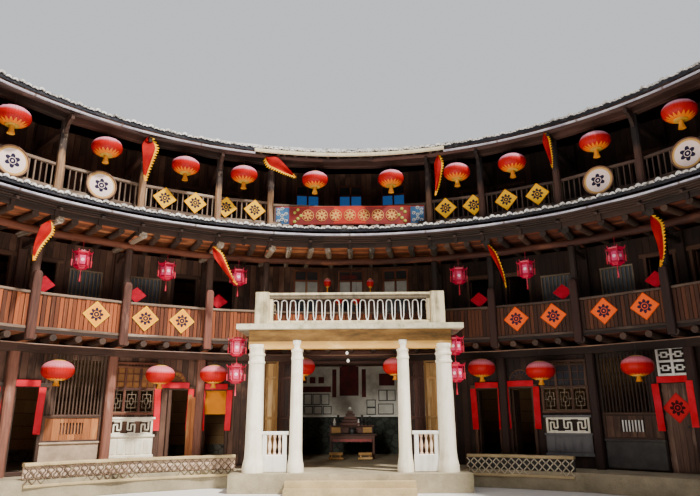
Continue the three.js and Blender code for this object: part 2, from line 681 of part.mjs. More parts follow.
// Name board across the hall bay of the top gallery, and the gate leaves standing open in their gateway
function nameBoard() {
  const { halfWidth, front, thick, bottom, top } = NAME_BOARD;
  return block(-halfWidth, halfWidth, front, front + thick, bottom, top);
}

function gateLeaf(side) {
  const { thick, back, length, lift, head } = LEAVES;
  const x = GATE.halfWidth - GAP;
  const [x0, x1] = side > 0 ? [x - thick, x] : [-x, -x + thick];
  const end = -EARTH_WALL_R.inside - back;
  return block(x0, x1, end - length, end, lift, GATE.height - head);
}

addNode('name_board', toGeometry(nameBoard()), RED);
addNode('gate_leaf_left', toGeometry(gateLeaf(-1)), WOOD);
addNode('gate_leaf_right', toGeometry(gateLeaf(1)), WOOD);

export default house;
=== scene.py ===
"""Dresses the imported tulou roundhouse: tiles, timber, windows, portico, lanterns and hangings, floor and light."""

import random
from math import atan2, cos, degrees, hypot, pi, radians, sin, tan

import bmesh
import bpy
from bpy.props import FloatProperty, FloatVectorProperty, PointerProperty
from mathutils import Matrix, Vector


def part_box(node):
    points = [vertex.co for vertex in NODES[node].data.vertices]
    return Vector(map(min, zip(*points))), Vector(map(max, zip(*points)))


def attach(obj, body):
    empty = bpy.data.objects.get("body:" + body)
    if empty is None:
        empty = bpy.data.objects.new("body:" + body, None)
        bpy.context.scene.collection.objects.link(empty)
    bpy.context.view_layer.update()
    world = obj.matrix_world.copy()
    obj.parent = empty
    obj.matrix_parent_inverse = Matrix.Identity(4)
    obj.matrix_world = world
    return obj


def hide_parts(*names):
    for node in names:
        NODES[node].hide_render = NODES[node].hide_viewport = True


bl_info = {
    "name": "Tulou roundhouse",
    "version": (1, 0, 0),
    "blender": (4, 5, 0),
    "location": "3D View > Sidebar > Roundhouse",
    "description": "Builds the visible finish of the roundhouse over its packed model",
    "category": "Object",
}

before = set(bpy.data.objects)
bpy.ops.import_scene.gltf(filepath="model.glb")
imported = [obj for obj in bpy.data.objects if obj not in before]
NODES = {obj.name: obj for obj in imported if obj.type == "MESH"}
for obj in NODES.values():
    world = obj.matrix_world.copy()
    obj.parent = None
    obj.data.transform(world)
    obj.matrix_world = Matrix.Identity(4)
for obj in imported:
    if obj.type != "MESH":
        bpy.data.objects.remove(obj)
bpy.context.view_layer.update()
HOUSE = "house"
DOOR_BODY = "plank_door"

# Plan of the house, as in the part's source: metres, and degrees from +Y towards +X
HALL_HALF = 14.0
BAY = 12.5
FIRST_BAY = 23.0
RIGHT = [HALL_HALF] + [FIRST_BAY + BAY * i for i in range(13)]
POSTS = [-b for b in reversed(RIGHT)] + RIGHT
STATIONS = [-b for b in reversed(RIGHT)] + [-HALL_HALF / 3, HALL_HALF / 3] + RIGHT
BAYS = list(zip(POSTS, POSTS[1:])) + [(POSTS[-1], POSTS[0] + 360)]

TERRACE_TOP, FLOOR_2, FLOOR_3 = 0.42, 3.67, 6.45
GROUND_POST_R, POST_2_R, POST_3_R = 10.6, 10.0, 9.35
EAVE_R, EAVE_Z, RIDGE_R, OUTER_R, SLOPE, SLAB = 8.9, 8.91, 13.6, 18.3, 0.45, 0.14
SKIRT_R, SKIRT_BACK_R, SKIRT_TOP, SKIRT_SLOPE = 8.95, 9.455, 6.735, 0.36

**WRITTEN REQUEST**
Reproduce the material precisely, including every line.

**SOLVED PROBLEM**
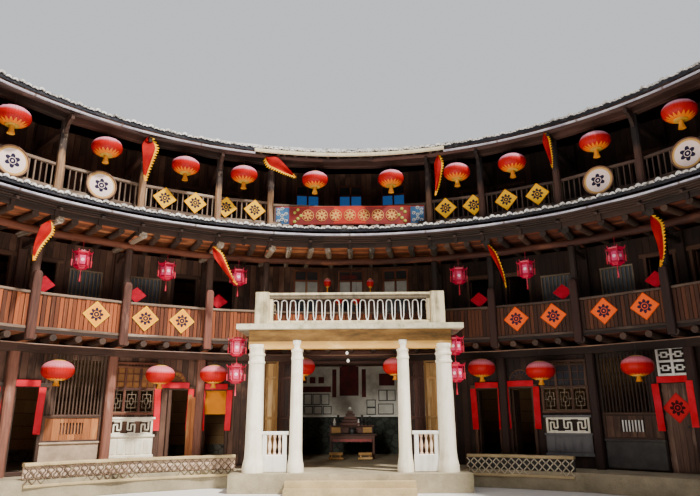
Continue the three.js and Blender code for this object: part 2, from line 681 of part.mjs. More parts follow.
// Name board across the hall bay of the top gallery, and the gate leaves standing open in their gateway
function nameBoard() {
  const { halfWidth, front, thick, bottom, top } = NAME_BOARD;
  return block(-halfWidth, halfWidth, front, front + thick, bottom, top);
}

function gateLeaf(side) {
  const { thick, back, length, lift, head } = LEAVES;
  const x = GATE.halfWidth - GAP;
  const [x0, x1] = side > 0 ? [x - thick, x] : [-x, -x + thick];
  const end = -EARTH_WALL_R.inside - back;
  return block(x0, x1, end - length, end, lift, GATE.height - head);
}

addNode('name_board', toGeometry(nameBoard()), RED);
addNode('gate_leaf_left', toGeometry(gateLeaf(-1)), WOOD);
addNode('gate_leaf_right', toGeometry(gateLeaf(1)), WOOD);

export default house;
=== scene.py ===
"""Dresses the imported tulou roundhouse: tiles, timber, windows, portico, lanterns and hangings, floor and light."""

import random
from math import atan2, cos, degrees, hypot, pi, radians, sin, tan

import bmesh
import bpy
from bpy.props import FloatProperty, FloatVectorProperty, PointerProperty
from mathutils import Matrix, Vector


def part_box(node):
    points = [vertex.co for vertex in NODES[node].data.vertices]
    return Vector(map(min, zip(*points))), Vector(map(max, zip(*points)))


def attach(obj, body):
    empty = bpy.data.objects.get("body:" + body)
    if empty is None:
        empty = bpy.data.objects.new("body:" + body, None)
        bpy.context.scene.collection.objects.link(empty)
    bpy.context.view_layer.update()
    world = obj.matrix_world.copy()
    obj.parent = empty
    obj.matrix_parent_inverse = Matrix.Identity(4)
    obj.matrix_world = world
    return obj


def hide_parts(*names):
    for node in names:
        NODES[node].hide_render = NODES[node].hide_viewport = True


bl_info = {
    "name": "Tulou roundhouse",
    "version": (1, 0, 0),
    "blender": (4, 5, 0),
    "location": "3D View > Sidebar > Roundhouse",
    "description": "Builds the visible finish of the roundhouse over its packed model",
    "category": "Object",
}

before = set(bpy.data.objects)
bpy.ops.import_scene.gltf(filepath="model.glb")
imported = [obj for obj in bpy.data.objects if obj not in before]
NODES = {obj.name: obj for obj in imported if obj.type == "MESH"}
for obj in NODES.values():
    world = obj.matrix_world.copy()
    obj.parent = None
    obj.data.transform(world)
    obj.matrix_world = Matrix.Identity(4)
for obj in imported:
    if obj.type != "MESH":
        bpy.data.objects.remove(obj)
bpy.context.view_layer.update()
HOUSE = "house"
DOOR_BODY = "plank_door"

# Plan of the house, as in the part's source: metres, and degrees from +Y towards +X
HALL_HALF = 14.0
BAY = 12.5
FIRST_BAY = 23.0
RIGHT = [HALL_HALF] + [FIRST_BAY + BAY * i for i in range(13)]
POSTS = [-b for b in reversed(RIGHT)] + RIGHT
STATIONS = [-b for b in reversed(RIGHT)] + [-HALL_HALF / 3, HALL_HALF / 3] + RIGHT
BAYS = list(zip(POSTS, POSTS[1:])) + [(POSTS[-1], POSTS[0] + 360)]

TERRACE_TOP, FLOOR_2, FLOOR_3 = 0.42, 3.67, 6.45
GROUND_POST_R, POST_2_R, POST_3_R = 10.6, 10.0, 9.35
EAVE_R, EAVE_Z, RIDGE_R, OUTER_R, SLOPE, SLAB = 8.9, 8.91, 13.6, 18.3, 0.45, 0.14
SKIRT_R, SKIRT_BACK_R, SKIRT_TOP, SKIRT_SLOPE = 8.95, 9.455, 6.735, 0.36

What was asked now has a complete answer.